Statement of Purpose For the majority of individuals who will survive trauma, healing and restoration is often a long-term process shaped by everyday socio-ecological exposures. The purpose of this analysis was to describe how Black men in Philadelphia perceived the long-term sequalae of their injuries and the influence of environmental and structural factors on recovery.
Methods 26 individuals, 12–36 months after injury, were re-recruited from a concluded cohort study which followed over 600 seriously injured Black men from admission to a trauma center in Philadelphia to three months after hospitalization. This sub-sample was generally representative of larger cohort by age, mechanism of injury, insurance status, income, and education. Focus group and individual qualitative interviews elicited perceptions of: long-term symptoms attributed to injury, influences on recovery, outstanding needs for support, and opportunities to extend current health and social resources. Interviews were audio-recorded, transcribed, organized in NVIVO, and analyzed using inductive-deductive thematic analysis.

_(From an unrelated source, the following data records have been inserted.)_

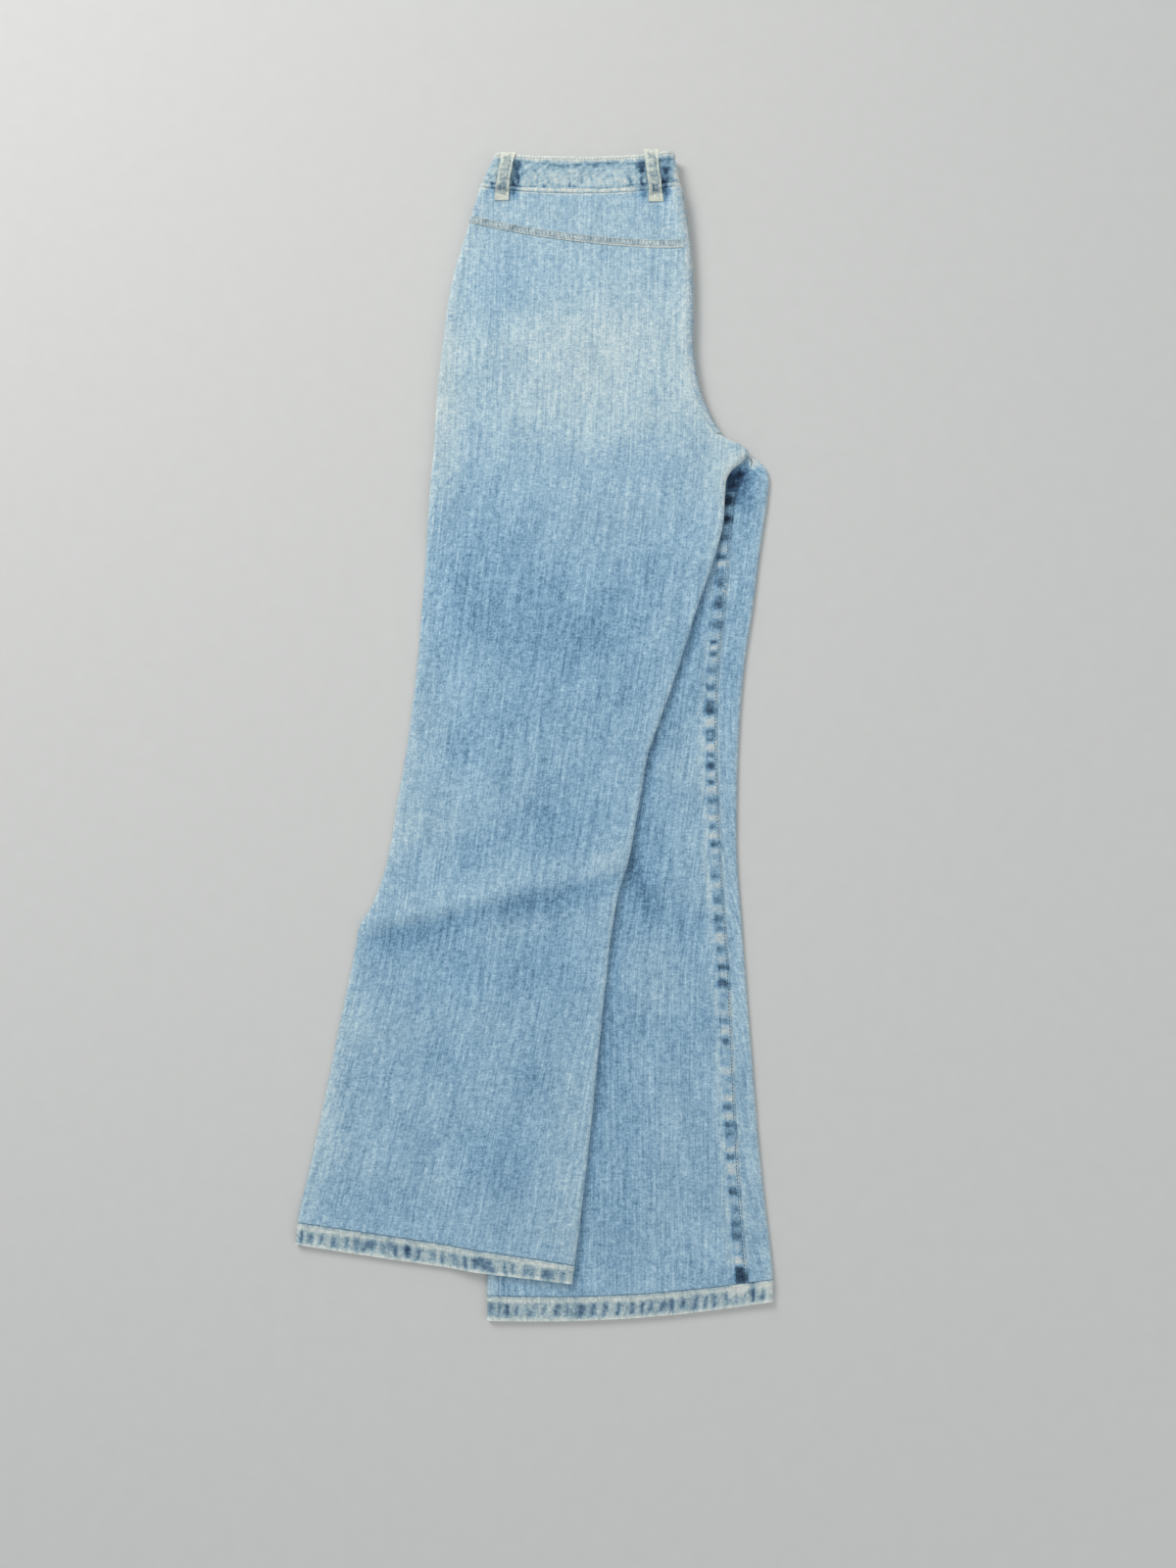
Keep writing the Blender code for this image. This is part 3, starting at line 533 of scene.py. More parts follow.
def clothPiece(name, node, slot, grid, thickness, tone, threads=None, ring=False, turned=0.0):
    rows, columns = grid.shape[:2]
    across, along = acrossOf(grid), alongOf(grid)
    u, v = threads or (across, along)
    numbers = np.arange(rows * columns).reshape(rows, columns)
    corners = (numbers[:-1, :-1], numbers[1:, :-1], numbers[1:, 1:], numbers[:-1, 1:])
    faces = np.stack([corner.ravel() for corner in corners], axis=1)
    mesh = bpy.data.meshes.new(name)
    mesh.from_pydata((grid.reshape(-1, 3) * mm).tolist(), [], faces.tolist())
    yarns = mesh.uv_layers.new(name="threads")
    uv = np.stack((u.ravel(), v.ravel()), axis=1)[faces.ravel()] * mm
    yarns.data.foreach_set("uv", uv.ravel().astype(np.float32))
    wash = mesh.attributes.new("wash", "FLOAT", "POINT")
    wash.data.foreach_set("value", tone.ravel().astype(np.float32))

    piece = bpy.data.objects.new(name, mesh)
    bpy.context.scene.collection.objects.link(piece)
    bpy.context.view_layer.objects.active = piece
    piece.select_set(True)
    if ring:  # the first and last columns are the same place
        bpy.ops.object.mode_set(mode="EDIT")
        bpy.ops.mesh.select_all(action="SELECT")
        bpy.ops.mesh.remove_doubles(threshold=samePlace)
        bpy.ops.object.mode_set(mode="OBJECT")
    wall = piece.modifiers.new("wall", "SOLIDIFY")
    wall.thickness = thickness * mm
    wall.offset = 0.0
    wall.use_even_offset = False
    bpy.ops.object.modifier_apply(modifier=wall.name)
    bpy.ops.object.shade_smooth_by_angle(angle=math.radians(smoothAngle))
    piece.select_set(False)

    diagonals = np.cross(grid[1:, 1:] - grid[:-1, :-1], grid[1:, :-1] - grid[:-1, 1:])
    area = np.linalg.norm(diagonals, axis=2).sum() / 2.0 * mm * mm
    flat = sorted((across[:, -1].max() * mm, along[-1].max() * mm))
    area *= (flat[0] + 2.0 * turned * mm) / flat[0]
    flat[0] += 2.0 * turned * mm  # both long edges of a felled seam are turned under
    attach(piece, "root")
    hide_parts(node)
    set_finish(piece, slot)
    dressed[node] = piece
    print(name, "cut", [round(size * 1000) for size in flat], "mm, area", round(area, 4), "m2,",
          len(piece.data.polygons), "faces")


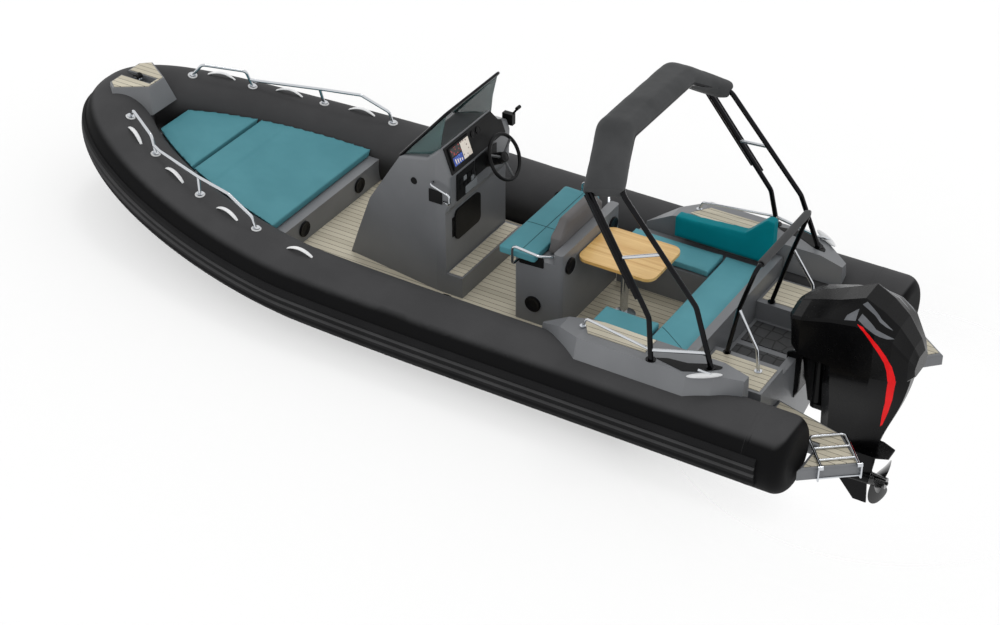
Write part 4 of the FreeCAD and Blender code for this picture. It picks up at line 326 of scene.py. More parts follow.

Results Four overarching themes emerged. The first, ‘you used to run’ includes subthemes signifying the persistence of psychological distress, chronic pain, increased substance use, changes in sleep, and social isolation 12–36 months after injury. The second, ‘where it happened,’ describes the impact of neighborhood recovery environments on traumatic stress, gun carrying, outdoor activity, and proximity to social networks. The third, ‘in a hole,’ refers to post-injury changes in workforce participation, financial stability, and barriers to healthcare access. The fourth, ‘should be somebody’s job to help’ included perceived needs for services that address workforce re-entry, psychological stress, healthcare access and peer group interaction.
Conclusions The perceptions of Black men in Philadelphia on their long-term recovery illustrates individual, environmental, and structural factors that can be targeted for tertiary prevention.
Contributions to Injury and Violence Prevention Science Qualitative evaluation of the effects of trauma can be used to identify pathways through which to diminish outcome disparities and their origins in the socio-ecological context of recovery.